Hace un tiempo tuve una conversación con una voluntaria del programa de acogida Hospitalaris que en ese momento yo estaba coordinando. Se trata de una madre de familia (matrimonio con tres hijos pequeños) que llevan más de tres meses acogiendo en su casa a una mujer refugiada con sus niños de 4 y 8 años. Para mí el testimonio de este matrimonio, por su acogida y dedicación, está siendo realmente ejemplar. No sólo ha supuesto hacer espacio en casa y dar de comer a tres personas más, sino que también han dedicado horas y preocupaciones en hacerles sentir bienvenidos y en ayudarnos a gestionar muchas de las necesidades administrativas y sociales que tienen. Por ejemplo: han sido esenciales en el conseguir escolarizar y encontrar colegio para los niños, les han acompañado a diferentes citas y entrevistas para ayudarles a comprender la lengua, les ha tocado ir con ellos a urgencias tantas veces como han necesitado debido a los problemas de salud que arrastran por la situación que les ha tocado vivir los últimos años…

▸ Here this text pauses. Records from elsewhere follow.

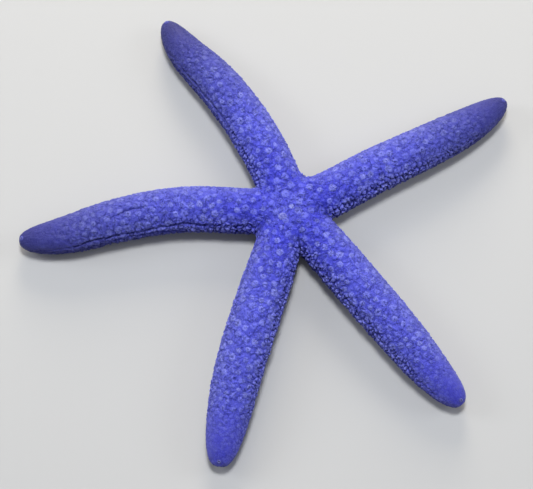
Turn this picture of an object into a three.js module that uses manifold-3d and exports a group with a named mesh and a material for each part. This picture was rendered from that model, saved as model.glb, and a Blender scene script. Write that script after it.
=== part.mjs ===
// A blue sea star, Linckia laevigata: a small disc and five long round arms, resting on its underside.
// Millimetres, +Z up. The origin is under the middle of the animal, at the level that it rests on.
// The arms are lettered a to e, clockwise from above, and arm a lies opposite the madreporite.
import * as THREE from "three";
import { mergeVertices } from "three/addons/utils/BufferGeometryUtils.js";
import Module from "manifold-3d";

const wasm = await Module();
wasm.setup();

// Each arm leaves the disc on its heading, in degrees from +X, and turns by one bend in each quarter.
// neck narrows the arm at its root, or swells it where it is negative; tip is low where the end is blunt.
const ARMS = {
  a: { heading: 22, length: 115.3, bends: [8, -4.5, 3.5, 11], half: 10.45, neck: -0.07, tip: 0.41 },
  b: { heading: -42, length: 116.9, bends: [-9.5, 1, -1.5, 7.5], half: 10.85, neck: 0.02, tip: 0.36 },
  c: { heading: -106, length: 120.6, bends: [-1.5, 0, 6, 1.5], half: 11.35, neck: 0.11, tip: 0.34 },
  d: { heading: 180, length: 123.7, bends: [-4, 14, 8, -18], half: 10.45, neck: 0, tip: 0.36 },
  e: { heading: 104, length: 112.7, bends: [12, 8.5, 10, -19.5], half: 10.75, neck: 0.02, tip: 0.43 },
};

// The outline along an arm: full for most of its length, then a long curve in to the tip.
const TAPER_START = 4.6; // the higher, the nearer the tip the taper begins
const NECK_REACH = 0.22; // the share of the arm that the neck fades over
const PATH_STEPS = 240; // steps that a bent centreline is added up in

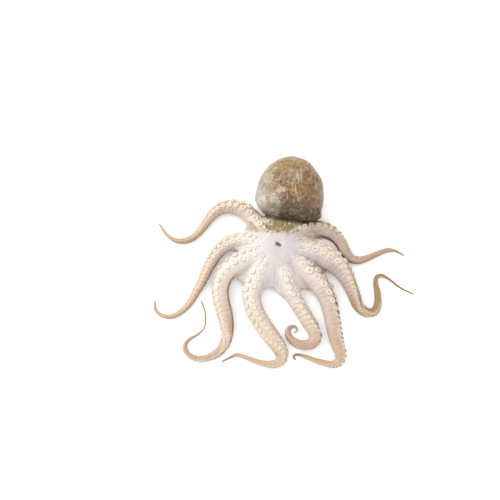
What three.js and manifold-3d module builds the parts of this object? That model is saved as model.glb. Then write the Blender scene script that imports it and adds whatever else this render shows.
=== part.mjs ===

En dicha conversación esta mujer me contaba cómo esta experiencia de acogida les estaba cambiando la vida, y cómo el acompañar y gestionar tantas cuestiones sociales y necesidades de la familia le llevaba a replantearse su carrera profesional. Dedicada por un par de décadas a trabajar en el mundo de la abogacía durante horas y horas diarias en un importante bufete, había conseguido alcanzar la dirección de un departamento. Sin embargo, la experiencia vivida durante últimos meses estaba alimentando su fe y despertando un grito que llamaba a que su vida laboral tuviese en cuenta las muchas necesidades y problemas que atañen a tantas personas en nuestras ciudades. A pesar de su éxito profesional, de su estabilidad y de ser madre de tres hijos todavía pequeños, ella lo planteaban como un cambio profesional dejando su trabajo y dedicándose a algo «más social».

No puedo negar que su confesión me impresionó y, de alguna manera, me alegró. Pero también me hizo pensar en la manera en que nuestra fe nos pide una vida acorde con la lucha por la justicia y con el servicio a los últimos, y cómo esta exigencia se encarna en nuestras vidas. Porque no puede ser que nuestro compromiso cristiano pase, inevitablemente, por llevar a cabo sólo un puñado de trabajos determinados. Toda realidad está impregnada de semillas de Evangelio, y toda labor realizada «por Cristo, con Él y en Él» es portadora de Salvación.

Creo que no nos la jugamos en el hacer un trabajo u otro, tampoco si entre medias de mis tareas cotidianas hay un espacio o tiempo para dedicar a los últimos –eso podría no ser más que un parche para calmar mi conciencia– sino que lo que está en juego es si en mis tareas, trabajos, ocio, relaciones, etc., mi corazón está orientado hacia Aquel que a todo da sentido. Hacer mi trabajo de manera distinta –más justa, más atenta en defender y servir a los últimos– pero sin necesidad de cambiar mi tarea concreta: así una abogada, como una arquitecta o una profesora, puede encarnar en su día a día ese compromiso por la justicia que brota de la fe. Me viene a la cabeza el ejemplo de amigo ingeniero, que se dedica a la investigación, que vive con profunda vocación su tarea investigadora sintiéndose llamado a que sus horas de trabajo y estudio sirvan para promover usos y consumos energéticos que ayuden al cuidado de la casa común.

Esto no quita que, evidentemente, algunos encuentren su vocación en dichas tareas “más sociales”; pero en esta diversidad de dones y carismas que constituye la Iglesia, no importa tanto los trabajos en sí, sino el cómo los hacemos y hacia dónde camina nuestra acción. Ojalá aprendamos a tener como horizonte en nuestra tarea diaria -sea la que sea y donde sea- el ayudar a construir ese Reino de Dios donde nadie estará excluido y a nadie le falte de nada.